Today in India, the traditional family structure is slowly being spun on its head; while an increasing number of women go out to work, the father, customarily, the one who brings home the bacon, has become an equal caregiver. While some may scoff at the role of men as nurturers, people’s perceptions of what constitutes a traditional family, are altering.
Indian laws don’t easily embrace the idea of a single man adopting a child, (for instance, a man can only adopt a boy) but the tides are shifting. According to the Central Adoption Resource Agency, there are 45 specialised adoption agencies in Maharashtra alone. Still, it takes years of intense scrutiny by the courts before a child can be adopted. Is the slog of being a single adoptive father worth it? Choreographer Sandip Soparrkar certainly seems to think so. He was granted custody of his son six years ago, after much dissent. He says that after being rejected by various agencies, Bal Anand in Chembur finally accepted his request. Plenty of reasons to dissuade him from adoption, were flung at him. He had to hear continual refrains of, “Father is the provider, mother is the caretaker. Your profession… as part of the entertainment industry is not the right industry to bring up a child in”. He says that at the time, the then Child Welfare Minister went on record on NDTV, claiming that Soparrkar should not be allowed to adopt because “Single men cannot make good mothers”. It took nearly three years to get everything sorted out. Finally though, Soparrkar says that he became the first single man in India to adopt a child.
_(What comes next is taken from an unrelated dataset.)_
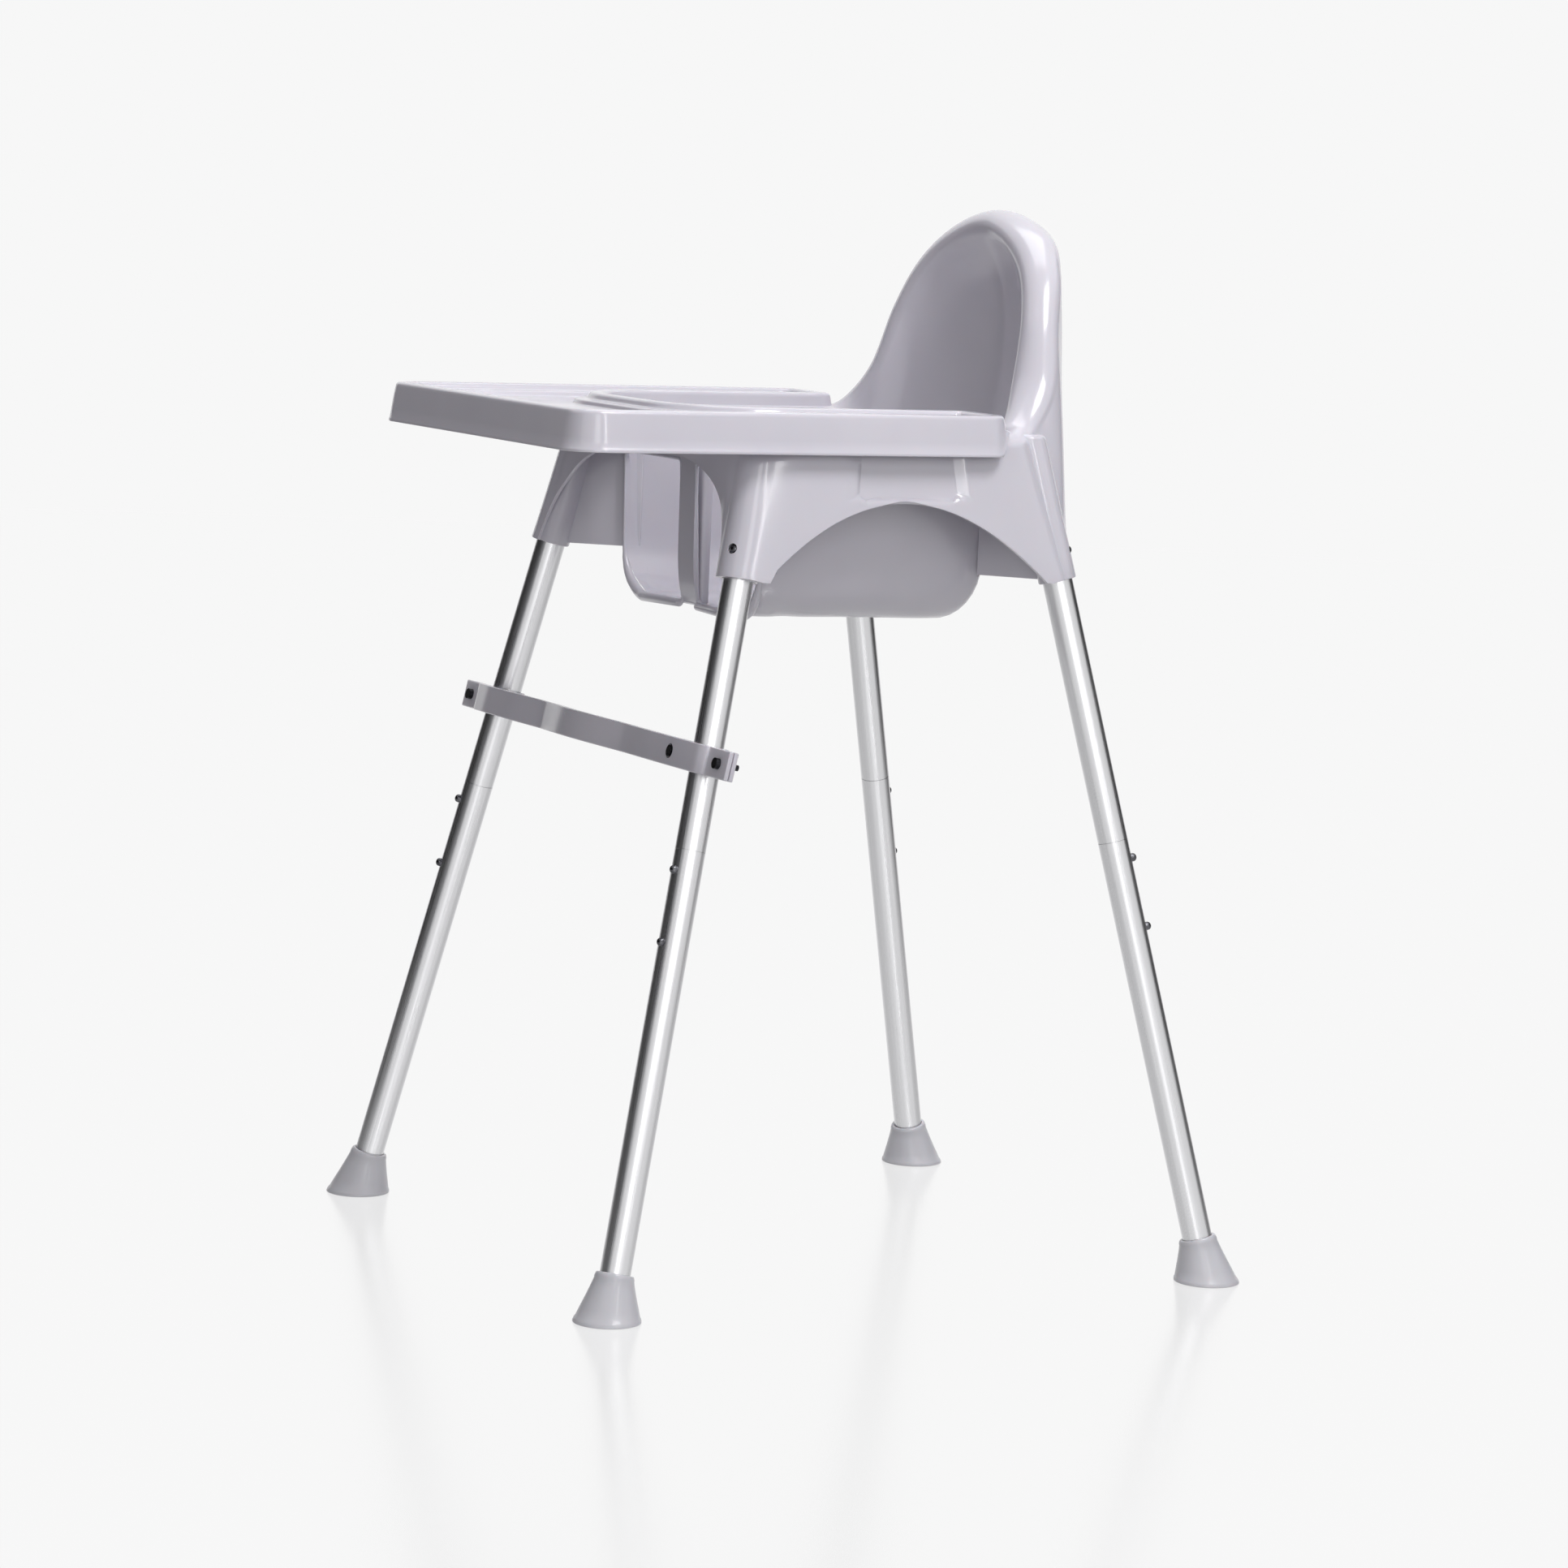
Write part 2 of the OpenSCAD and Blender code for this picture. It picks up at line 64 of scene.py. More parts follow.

Maina Shetty, the Assistant Director at Bharatiya Samaj Seva Kendra in Pune, an organisation that cares for children and oversees adoptions says, that in the last several years, they have placed three children with single fathers. But it doesn’t end there. There are several checks in place, even after the legal adoption process has been completed. “We follow up after the legalisation for about five years through reports. In July 2013, we held a post-adoption workshop for single parents too.
The parents (with children aged 18 months to two years) were amazing, and handled their child sensitively; each seemed balanced in their approach and expectations”.
Being a single parent is not easy. Single fathers have to constantly negotiate the tricky terrain of being both dad and mom, while constantly trying not to overcompensate and ensuring that the child is not spoiled. Psychologists say that the divorce or death of either one of the parents makes children extremely vulnerable to depression, especially if they are below five. The parent-child dynamics may shift, with the child taking on too much responsibility for his age.
Aseem Bhargava, a PR professional from Delhi and a single dad with a 19-year-old son, was brought up by a single father. “I was raised by my dad and granddad (both were busy with work and other pursuits). I started taking care of the house and my little sister when I was eight. It was tough. But after my divorce, it turned into an advantage, as I could take care of my child,” he admits.
Shetty believes that family support plays an important role. But to a great extent, the single dads we spoke to were proud of going it alone. Amit Joshi (name changed), a business analyst in Bengaluru who has been going through a messy divorce, feels that he didn’t have a choice in the matter. “My family lives in Mumbai, so I have to take care of my children. I do everything; pack their tiffins, help them with their school projects, even handle their bathroom habits! Admittedly, it is more mayhem than method and I have to multitask, but I’ve not yet regretted a single minute of it,” he laughs.
Soparrkar says that the hardest part was that “At first, I had no idea how to look after the baby.
Mom helped for one month but then I was on my own”. He managed the work-home balance perfectly, refusing to compromise on either. “I would take him everywhere, to events, meetings...
Even now, Jesse (his wife, whom he subsequently married) and I still take him along and he enjoys himself thoroughly,” he laughs.
Bhargava says that he has been lucky when it came to his professional life. “The people I work with are supportive. At
one point, I was even asked to
bring my son along on a junket. There have been a few chinks in the armour, but the support has mostly been consistent”.
When it comes to meeting that special someone, though, the men are adamant that their choices have remained theirs alone—their children have always been supportive. For Gupta though, “It would have to be someone extremely special to intrude into our space. My children and I are a complete family on our own”.